→ WHAT THE TASK ASKS
In the listing below, locate the line that contains "on the ground." and the line that contains "its fixed frame.". Restate word for word those two lines and every line between them, and nothing else.

→ RECORDS PROVIDED

* begin *

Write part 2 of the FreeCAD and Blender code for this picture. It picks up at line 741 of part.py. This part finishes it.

* end *
* begin *

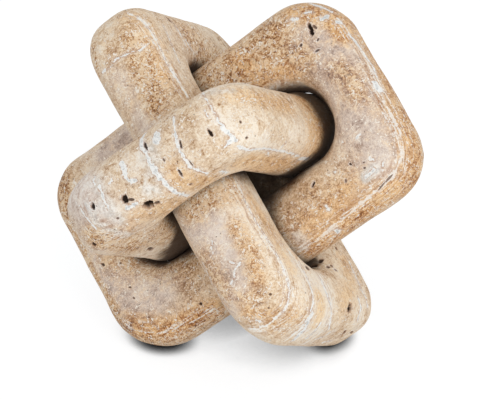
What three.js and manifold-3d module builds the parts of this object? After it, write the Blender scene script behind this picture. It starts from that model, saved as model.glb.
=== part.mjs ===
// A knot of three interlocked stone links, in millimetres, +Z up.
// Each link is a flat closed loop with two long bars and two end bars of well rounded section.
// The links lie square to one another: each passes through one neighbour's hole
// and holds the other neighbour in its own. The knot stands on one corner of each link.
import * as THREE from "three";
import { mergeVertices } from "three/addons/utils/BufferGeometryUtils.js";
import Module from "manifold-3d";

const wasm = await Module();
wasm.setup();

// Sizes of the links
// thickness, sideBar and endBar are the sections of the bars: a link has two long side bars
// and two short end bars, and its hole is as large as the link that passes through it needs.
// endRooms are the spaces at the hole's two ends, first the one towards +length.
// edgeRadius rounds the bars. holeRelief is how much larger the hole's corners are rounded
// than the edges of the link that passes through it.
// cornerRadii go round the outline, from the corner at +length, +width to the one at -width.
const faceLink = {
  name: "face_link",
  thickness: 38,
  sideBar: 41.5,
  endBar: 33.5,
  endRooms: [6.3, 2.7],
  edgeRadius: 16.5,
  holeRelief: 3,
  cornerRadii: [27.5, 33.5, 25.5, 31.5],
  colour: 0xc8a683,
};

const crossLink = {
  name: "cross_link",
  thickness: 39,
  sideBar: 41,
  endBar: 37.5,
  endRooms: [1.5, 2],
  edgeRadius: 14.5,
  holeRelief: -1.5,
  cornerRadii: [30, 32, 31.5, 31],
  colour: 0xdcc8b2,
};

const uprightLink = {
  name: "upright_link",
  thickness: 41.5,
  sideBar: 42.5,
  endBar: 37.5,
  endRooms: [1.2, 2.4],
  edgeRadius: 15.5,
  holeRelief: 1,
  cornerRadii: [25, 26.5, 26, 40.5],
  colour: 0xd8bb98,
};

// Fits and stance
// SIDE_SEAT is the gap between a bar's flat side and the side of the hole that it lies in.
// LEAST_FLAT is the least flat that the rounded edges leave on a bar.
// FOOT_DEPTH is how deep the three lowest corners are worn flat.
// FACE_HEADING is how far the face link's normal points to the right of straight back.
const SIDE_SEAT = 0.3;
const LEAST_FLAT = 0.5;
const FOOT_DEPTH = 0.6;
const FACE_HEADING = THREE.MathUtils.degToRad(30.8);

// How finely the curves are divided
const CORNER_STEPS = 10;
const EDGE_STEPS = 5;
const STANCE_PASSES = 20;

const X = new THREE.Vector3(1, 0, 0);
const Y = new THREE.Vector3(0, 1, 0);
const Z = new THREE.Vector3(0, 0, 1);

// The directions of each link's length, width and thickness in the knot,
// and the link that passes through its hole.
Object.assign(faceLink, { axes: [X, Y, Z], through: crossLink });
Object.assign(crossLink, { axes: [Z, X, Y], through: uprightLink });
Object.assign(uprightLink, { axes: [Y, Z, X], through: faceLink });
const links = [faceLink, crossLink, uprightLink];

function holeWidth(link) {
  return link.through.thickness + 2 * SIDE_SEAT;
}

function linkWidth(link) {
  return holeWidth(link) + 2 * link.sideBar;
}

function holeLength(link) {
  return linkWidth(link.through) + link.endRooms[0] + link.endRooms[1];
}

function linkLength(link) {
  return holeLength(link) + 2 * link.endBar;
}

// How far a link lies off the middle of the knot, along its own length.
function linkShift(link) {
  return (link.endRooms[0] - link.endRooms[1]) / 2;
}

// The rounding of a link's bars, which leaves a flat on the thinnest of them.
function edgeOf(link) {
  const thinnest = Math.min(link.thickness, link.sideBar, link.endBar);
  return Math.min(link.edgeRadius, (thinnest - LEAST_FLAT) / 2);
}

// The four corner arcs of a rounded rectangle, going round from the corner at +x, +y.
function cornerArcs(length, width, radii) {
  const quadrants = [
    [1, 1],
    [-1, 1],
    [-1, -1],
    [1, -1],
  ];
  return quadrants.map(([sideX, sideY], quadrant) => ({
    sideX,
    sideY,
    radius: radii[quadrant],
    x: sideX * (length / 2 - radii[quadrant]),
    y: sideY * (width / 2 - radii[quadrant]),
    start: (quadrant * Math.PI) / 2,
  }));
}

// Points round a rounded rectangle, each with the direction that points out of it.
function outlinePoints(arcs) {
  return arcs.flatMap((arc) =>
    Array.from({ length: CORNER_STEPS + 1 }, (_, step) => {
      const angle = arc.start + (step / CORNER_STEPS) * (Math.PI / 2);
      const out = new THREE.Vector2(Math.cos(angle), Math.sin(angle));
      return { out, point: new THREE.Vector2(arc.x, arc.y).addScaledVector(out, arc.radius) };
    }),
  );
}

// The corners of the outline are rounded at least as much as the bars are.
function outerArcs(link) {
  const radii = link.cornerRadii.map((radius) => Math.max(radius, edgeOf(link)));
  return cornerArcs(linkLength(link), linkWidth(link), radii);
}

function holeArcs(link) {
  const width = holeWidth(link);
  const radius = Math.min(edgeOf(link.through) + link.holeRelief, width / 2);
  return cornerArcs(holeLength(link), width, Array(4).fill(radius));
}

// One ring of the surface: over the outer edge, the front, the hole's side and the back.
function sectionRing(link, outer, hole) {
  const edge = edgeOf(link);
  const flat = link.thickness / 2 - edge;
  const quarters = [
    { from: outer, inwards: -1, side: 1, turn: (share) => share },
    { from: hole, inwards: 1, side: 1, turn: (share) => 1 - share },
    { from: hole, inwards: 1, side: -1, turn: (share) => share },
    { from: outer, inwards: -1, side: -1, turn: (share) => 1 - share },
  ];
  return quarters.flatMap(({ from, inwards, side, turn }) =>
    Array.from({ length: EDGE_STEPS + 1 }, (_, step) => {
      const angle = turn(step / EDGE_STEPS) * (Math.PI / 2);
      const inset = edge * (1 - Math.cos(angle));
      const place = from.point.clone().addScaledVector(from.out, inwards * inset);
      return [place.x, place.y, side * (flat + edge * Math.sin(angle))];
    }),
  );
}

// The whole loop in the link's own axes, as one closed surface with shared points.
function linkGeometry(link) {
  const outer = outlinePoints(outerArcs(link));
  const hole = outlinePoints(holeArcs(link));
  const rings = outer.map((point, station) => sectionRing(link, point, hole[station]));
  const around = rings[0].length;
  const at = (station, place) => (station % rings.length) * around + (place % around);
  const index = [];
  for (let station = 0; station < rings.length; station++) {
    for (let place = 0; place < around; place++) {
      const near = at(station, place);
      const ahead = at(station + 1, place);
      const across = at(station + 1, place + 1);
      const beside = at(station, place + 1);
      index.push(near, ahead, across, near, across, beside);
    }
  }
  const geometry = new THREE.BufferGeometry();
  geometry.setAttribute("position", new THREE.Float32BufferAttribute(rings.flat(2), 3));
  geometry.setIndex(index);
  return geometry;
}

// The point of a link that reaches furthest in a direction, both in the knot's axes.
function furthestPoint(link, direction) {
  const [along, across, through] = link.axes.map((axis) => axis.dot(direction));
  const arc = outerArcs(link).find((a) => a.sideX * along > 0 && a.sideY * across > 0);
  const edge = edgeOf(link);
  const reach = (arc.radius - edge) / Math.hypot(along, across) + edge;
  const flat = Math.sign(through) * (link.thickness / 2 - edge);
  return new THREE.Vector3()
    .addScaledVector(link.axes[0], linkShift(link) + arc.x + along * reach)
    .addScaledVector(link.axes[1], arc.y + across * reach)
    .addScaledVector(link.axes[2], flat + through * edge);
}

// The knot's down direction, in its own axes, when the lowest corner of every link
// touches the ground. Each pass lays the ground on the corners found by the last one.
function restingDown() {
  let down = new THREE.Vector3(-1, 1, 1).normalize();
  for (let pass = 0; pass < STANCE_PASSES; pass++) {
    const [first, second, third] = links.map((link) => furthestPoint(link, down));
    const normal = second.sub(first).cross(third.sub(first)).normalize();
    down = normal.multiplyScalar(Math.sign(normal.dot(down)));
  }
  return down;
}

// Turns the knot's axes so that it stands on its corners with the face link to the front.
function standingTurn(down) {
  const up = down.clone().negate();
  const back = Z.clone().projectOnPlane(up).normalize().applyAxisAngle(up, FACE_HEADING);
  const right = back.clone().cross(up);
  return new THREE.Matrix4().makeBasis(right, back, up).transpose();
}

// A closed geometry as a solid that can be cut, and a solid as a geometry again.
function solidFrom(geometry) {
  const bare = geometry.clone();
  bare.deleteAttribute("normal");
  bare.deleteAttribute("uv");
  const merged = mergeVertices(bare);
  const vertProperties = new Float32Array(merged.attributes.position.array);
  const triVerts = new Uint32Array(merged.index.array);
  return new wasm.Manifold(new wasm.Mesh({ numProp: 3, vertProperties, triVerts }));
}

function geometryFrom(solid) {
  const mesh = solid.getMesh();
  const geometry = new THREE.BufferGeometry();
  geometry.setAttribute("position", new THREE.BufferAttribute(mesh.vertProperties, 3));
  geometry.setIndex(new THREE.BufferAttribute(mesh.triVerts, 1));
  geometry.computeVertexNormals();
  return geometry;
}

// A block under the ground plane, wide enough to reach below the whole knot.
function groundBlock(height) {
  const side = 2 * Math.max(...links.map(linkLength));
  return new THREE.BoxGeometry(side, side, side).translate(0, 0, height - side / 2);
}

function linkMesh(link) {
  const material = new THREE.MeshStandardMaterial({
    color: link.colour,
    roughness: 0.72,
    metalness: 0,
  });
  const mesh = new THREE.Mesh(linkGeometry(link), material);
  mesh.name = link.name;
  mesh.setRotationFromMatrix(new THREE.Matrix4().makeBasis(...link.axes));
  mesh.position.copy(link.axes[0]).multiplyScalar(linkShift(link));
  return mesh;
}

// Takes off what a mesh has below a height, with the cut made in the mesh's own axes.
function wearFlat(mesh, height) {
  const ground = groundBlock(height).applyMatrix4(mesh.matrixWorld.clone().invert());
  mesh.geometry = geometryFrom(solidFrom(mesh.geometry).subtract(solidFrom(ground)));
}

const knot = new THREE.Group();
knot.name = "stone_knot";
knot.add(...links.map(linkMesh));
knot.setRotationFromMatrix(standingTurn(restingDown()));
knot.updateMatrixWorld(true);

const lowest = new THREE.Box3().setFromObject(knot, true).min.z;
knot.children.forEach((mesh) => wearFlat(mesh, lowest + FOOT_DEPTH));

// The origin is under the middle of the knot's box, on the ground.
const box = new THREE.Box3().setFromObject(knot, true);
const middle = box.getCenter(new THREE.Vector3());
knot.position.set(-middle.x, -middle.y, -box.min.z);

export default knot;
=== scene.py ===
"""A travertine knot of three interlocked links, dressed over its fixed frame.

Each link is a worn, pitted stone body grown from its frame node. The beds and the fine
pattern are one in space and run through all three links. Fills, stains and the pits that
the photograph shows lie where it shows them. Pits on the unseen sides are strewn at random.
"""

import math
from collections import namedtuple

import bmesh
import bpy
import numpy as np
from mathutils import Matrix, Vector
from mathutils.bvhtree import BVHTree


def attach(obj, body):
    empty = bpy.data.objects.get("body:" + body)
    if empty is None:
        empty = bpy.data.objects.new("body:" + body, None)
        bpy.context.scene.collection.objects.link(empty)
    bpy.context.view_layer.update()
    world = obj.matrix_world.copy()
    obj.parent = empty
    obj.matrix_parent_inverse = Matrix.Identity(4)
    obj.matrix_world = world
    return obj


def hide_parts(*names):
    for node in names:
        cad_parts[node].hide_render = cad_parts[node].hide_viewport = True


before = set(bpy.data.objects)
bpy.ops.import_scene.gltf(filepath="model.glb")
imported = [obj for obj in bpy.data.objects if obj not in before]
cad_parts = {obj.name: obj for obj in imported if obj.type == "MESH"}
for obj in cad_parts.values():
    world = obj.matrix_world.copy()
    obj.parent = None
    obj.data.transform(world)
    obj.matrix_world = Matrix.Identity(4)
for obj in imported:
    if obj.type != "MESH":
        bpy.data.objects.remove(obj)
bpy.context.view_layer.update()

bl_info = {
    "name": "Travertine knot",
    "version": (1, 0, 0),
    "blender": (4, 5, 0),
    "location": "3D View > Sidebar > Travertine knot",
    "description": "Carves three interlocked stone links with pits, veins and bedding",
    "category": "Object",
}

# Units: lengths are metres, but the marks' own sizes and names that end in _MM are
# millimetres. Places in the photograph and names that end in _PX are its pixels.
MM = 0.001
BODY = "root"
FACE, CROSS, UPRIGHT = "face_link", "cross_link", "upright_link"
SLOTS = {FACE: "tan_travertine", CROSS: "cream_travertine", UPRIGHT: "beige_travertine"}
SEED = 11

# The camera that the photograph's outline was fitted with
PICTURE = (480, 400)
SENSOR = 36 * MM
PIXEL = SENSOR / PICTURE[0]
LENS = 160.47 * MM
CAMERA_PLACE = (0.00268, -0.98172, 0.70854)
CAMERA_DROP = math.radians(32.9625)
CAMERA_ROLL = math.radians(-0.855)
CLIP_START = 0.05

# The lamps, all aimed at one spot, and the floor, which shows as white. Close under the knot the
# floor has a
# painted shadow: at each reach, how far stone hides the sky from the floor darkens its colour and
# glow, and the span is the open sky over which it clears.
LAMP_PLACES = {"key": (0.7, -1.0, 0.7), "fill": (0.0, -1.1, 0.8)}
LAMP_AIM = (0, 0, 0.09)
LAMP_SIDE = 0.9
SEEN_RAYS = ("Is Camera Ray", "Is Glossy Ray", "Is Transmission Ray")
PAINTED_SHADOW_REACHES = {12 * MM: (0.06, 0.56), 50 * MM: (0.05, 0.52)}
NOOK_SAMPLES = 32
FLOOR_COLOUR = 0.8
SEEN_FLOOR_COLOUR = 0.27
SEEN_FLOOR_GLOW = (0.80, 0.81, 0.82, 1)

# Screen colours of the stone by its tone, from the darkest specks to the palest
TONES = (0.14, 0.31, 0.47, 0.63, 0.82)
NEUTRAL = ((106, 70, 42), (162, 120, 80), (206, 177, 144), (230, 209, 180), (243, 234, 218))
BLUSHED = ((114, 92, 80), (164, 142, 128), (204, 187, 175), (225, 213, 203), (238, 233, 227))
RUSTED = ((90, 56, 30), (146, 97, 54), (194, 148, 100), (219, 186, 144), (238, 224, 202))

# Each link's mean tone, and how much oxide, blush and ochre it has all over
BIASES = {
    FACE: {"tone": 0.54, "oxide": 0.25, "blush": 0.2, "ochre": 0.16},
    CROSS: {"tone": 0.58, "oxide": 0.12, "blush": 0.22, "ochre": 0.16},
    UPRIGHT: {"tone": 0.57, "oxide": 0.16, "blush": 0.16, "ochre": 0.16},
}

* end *
* begin *

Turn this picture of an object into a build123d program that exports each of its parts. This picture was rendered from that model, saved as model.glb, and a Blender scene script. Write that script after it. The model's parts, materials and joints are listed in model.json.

* end *

→ WRITTEN SOLUTION
// The origin is under the middle of the knot's box, on the ground.
const box = new THREE.Box3().setFromObject(knot, true);
const middle = box.getCenter(new THREE.Vector3());
knot.position.set(-middle.x, -middle.y, -box.min.z);

export default knot;
=== scene.py ===
"""A travertine knot of three interlocked links, dressed over its fixed frame.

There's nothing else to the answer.